The Chiadma () are an Arab or Arabized Berber tribe located on the Atlantic coast of Morocco in the region between Safi and Essaouira.

Territory
The Chiadma territory is divided into two regions. The western portion lies between the sacred mountain of Regraga, Djebel Hadid, and the Atlantic Ocean coastal plain of the Sahel. This area is known for its mariners, and its farmers raise garden crops, providing the local market with vegetables, fruits and fish. Olive oil, grain and livestock are produced in the eastern Kabla region.

Celebrations
Regraga
The Chiadma annually celebrate a 40-day pilgrimage, the Regraga, in spring. During these weeks, pilgrims visit a series of local shrines from the mouth of the Tensift river south of Safi to the northern outskirts of the High Atlas Mountains, and including the city of Essaouira itself. They are led by two groups on a round trip stopping at every shrine on the way.
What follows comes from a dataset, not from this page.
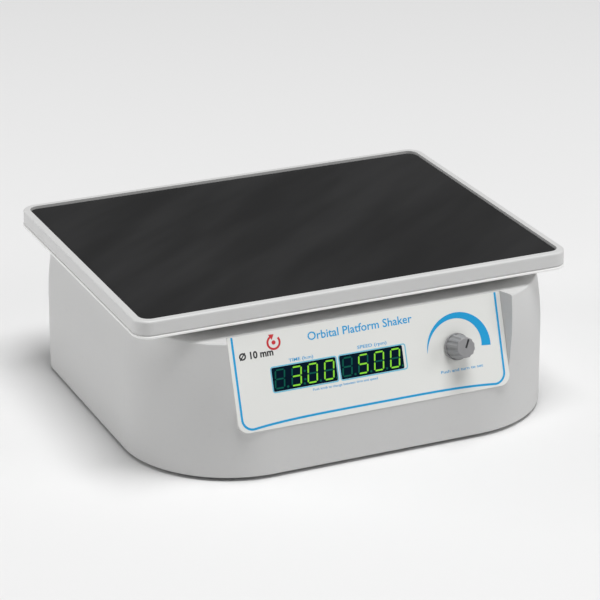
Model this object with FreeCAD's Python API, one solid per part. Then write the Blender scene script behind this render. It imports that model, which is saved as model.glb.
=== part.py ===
"""Orbital shaker for lab vessels: a low moulded housing under a platform that moves in a small circle.

Millimetres, +Z up. The floor is Z = 0, the front is -Y, and the origin is under the middle of the object.
A belt turns the drive crank. Its eccentric pin carries the platform, and four idler cranks of the same
throw hold the platform level and keep it from turning.
"""
import FreeCAD, Part
import math
import os

from FreeCAD import Placement, Rotation, Vector

# ---------------------------------------------------------------- driving dimensions

# Orbit
ORBIT_RADIUS = 5.0            # crank throw: the platform moves in a 10 mm circle
REST_CRANK_ANGLE = 225.0      # where the eccentric pins point at rest, degrees from +X

# Platform
TRAY_SIZE = (338.0, 254.0)    # outside of the rim
TRAY_CORNER = 12.0
RIM_WIDTH = 5.0
RIM_ROUNDING = 1.6
RIM_TOP = 125.0
RIM_BOTTOM = 114.6
MAT_CORNER = 7.8
MAT_CLEARANCE = 0.2
MAT_TOP = 123.0
MAT_THICKNESS = 3.0
TRAY_FLOOR = 3.0
TRAY_SKIRT = 3.0
BASE_PLATE_TOP = 113.8
BASE_PLATE_THICKNESS = 2.0
BASE_PLATE_LIP = 0.5          # how far the base plate stands out past the rim
PLATFORM_FORWARD = 149.3      # platform centre behind the housing's front

# Housing
HOUSING_SIZE = (328.0, 269.5)
HOUSING_ASIDE = 1.3           # housing's middle to the right of the drive axis
HOUSING_BOTTOM = 3.0
HOUSING_TOP = 103.5
FRONT_CORNER = 82.5
BACK_CORNER = 30.0
WALL = 3.0
DRAFT = 0.5                   # degrees, wider towards the floor
CURVE_START = 62.0            # height where the wall starts to lean inwards
CURVE_RADIUS = 210.0
TOP_CHAMFER = 0.8

# Control panel: a flat seat that leans back from the housing's front
PANEL_TILT = 18.5
PANEL_FOOT = 37.4             # height of its lower edge
PANEL_WIDTH = 215.2           # at the seat
PANEL_FLARE = 0.364           # how much each side of the recess spreads per unit of depth
PANEL_CORNER = 9.0
LABEL_SIZE = (214.4, 68.4)
LABEL_FOOT = 0.7
LABEL_THICKNESS = 0.4
LABEL_CORNER = 8.0
WINDOW_SIZE = (49.6, 17.0)
WINDOW_PITCH = 52.4
WINDOW_RISE = 34.6            # middle of the windows, up the panel
KNOB_ACROSS = 67.2            # knob axis, to the right of the panel's middle
KNOB_RISE = 35.0
KNOB_SKIRT = (9.9, 2.0)       # radius and height of the plain skirt at its foot
KNOB_BODY = (9.2, 7.5)        # radius of the fluted body at the skirt and at the top
KNOB_FACE_RADIUS = 6.6
KNOB_FACE_CHAMFER = 0.9
KNOB_HEIGHT = 15.5
KNOB_FLUTES = 12
KNOB_FLUTE_RADIUS = 2.3
KNOB_FLUTE_DEPTH = 0.6
KNOB_GAP = 1.2                # between the label and the knob; twice what a push takes

# Drive train
CHASSIS_LEVEL = (62.0, 66.0)
CHASSIS_SIZE = (276.0, 196.0)
IDLER_ACROSS = 115.0
IDLER_ALONG = 75.0
SHAFT_RADIUS = 4.0
MOTOR_ACROSS = 98.0           # motor axis, to the right of the drive axis
MOTOR_RADIUS = 28.0
BELT_LEVEL = (44.0, 54.0)
DRIVEN_RADIUS = 54.0          # belt seat of the driven pulley
MOTOR_PULLEY_RADIUS = 13.5
BELT_THICKNESS = 1.5
BELT_GAP = 0.3                # the belt is a fixed loop, so the pulleys turn just inside it
BEARING = (8.0, 22.0, 7.0)    # bore, outside and width of the standard small ball bearing
RUN_FIT = 0.05                # radial clearance of a running fit

# Housing fittings, measured from the drive axis where a place is named ACROSS or ALONG
COLUMN_RADIUS = 4.5
COLUMN_ACROSS = 149.0
COLUMN_Y = (-42.0, 32.0, 106.0)
PLATE_LEVEL = (3.4, 5.4)
FOOT_ACROSS = 128.0
FOOT_Y = (-72.0, 104.0)
POST_ACROSS = 70.0
POST_ALONG = 80.0
POST_RADIUS = 6.0
REAR_SEAT_DEPTH = 2.0         # flat seat for the inlet and the switch
INLET_ACROSS = 98.0
INLET_SIZE = (27.0, 33.0)
SWITCH_ACROSS = 52.0
SWITCH_SIZE = (13.0, 19.4)
FITTING_HEIGHT = 33.0         # middle of the inlet and of the switch
ROCKER_TILT = 10.0            # degrees either side of level
VENT_COUNT = 12
VENT_PITCH = 9.0
VENT_SIZE = (3.2, 34.0)
BOARD_LEVEL = (12.0, 13.6)

# ---------------------------------------------------------------- worked-out places

HOUSING_HALF = HOUSING_SIZE[0] / 2
CRANK_X = ORBIT_RADIUS * math.cos(math.radians(REST_CRANK_ANGLE))
CRANK_Y = ORBIT_RADIUS * math.sin(math.radians(REST_CRANK_ANGLE))
TILT_COS = math.cos(math.radians(PANEL_TILT))
TILT_SIN = math.sin(math.radians(PANEL_TILT))

# The lower edge of the knob's face is the object's foremost point and the base plate its rearmost; Y = 0
# lies between them.
KNOB_TOP = LABEL_THICKNESS + KNOB_GAP + KNOB_HEIGHT
KNOB_REACH = KNOB_TOP * TILT_COS - (KNOB_RISE - KNOB_FACE_RADIUS) * TILT_SIN
PLATFORM_REACH = PLATFORM_FORWARD + TRAY_SIZE[1] / 2 + BASE_PLATE_LIP
FRONT_Y = -(PLATFORM_REACH - KNOB_REACH) / 2
BACK_Y = FRONT_Y + HOUSING_SIZE[1]
PLATFORM_X = 0.0
PLATFORM_Y = FRONT_Y + PLATFORM_FORWARD
AXIS_X = PLATFORM_X - CRANK_X
AXIS_Y = PLATFORM_Y - CRANK_Y
HOUSING_X = AXIS_X + HOUSING_ASIDE
MOTOR_X = AXIS_X + MOTOR_ACROSS
IDLERS = {
    "front_left": (AXIS_X - IDLER_ACROSS, AXIS_Y - IDLER_ALONG),
    "front_right": (AXIS_X + IDLER_ACROSS, AXIS_Y - IDLER_ALONG),
    "back_left": (AXIS_X - IDLER_ACROSS, AXIS_Y + IDLER_ALONG),
    "back_right": (AXIS_X + IDLER_ACROSS, AXIS_Y + IDLER_ALONG),
}
CRANKS = [(AXIS_X, AXIS_Y)] + list(IDLERS.values())
COLUMNS = [(AXIS_X + side * COLUMN_ACROSS, y) for side in (-1, 1) for y in COLUMN_Y]
FEET = [(AXIS_X + side * FOOT_ACROSS, y) for side in (-1, 1) for y in FOOT_Y]
POSTS = [(AXIS_X + i * POST_ACROSS, AXIS_Y + j * POST_ALONG) for i in (-1, 1) for j in (-1, 1)]
INLET_X = AXIS_X + INLET_ACROSS
SWITCH_X = AXIS_X + SWITCH_ACROSS
REAR_SEAT_Y = BACK_Y - REAR_SEAT_DEPTH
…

One group must dress at every shrine a holy tent made of fan palm fibres and dyed with henna, the other group arrives in a procession with a muqaddim (religious leader) riding a white horse.

Laâroussa
During droughts in the countryside around Essaouira, it is traditional to carry into the fields a white puppet decorated with white flower blossoms, called the Laâroussa Chta (لعروسة شتى ) in Arabic: Laâroussa meaning "the bride on her wedding day", and Chta meaning "rain".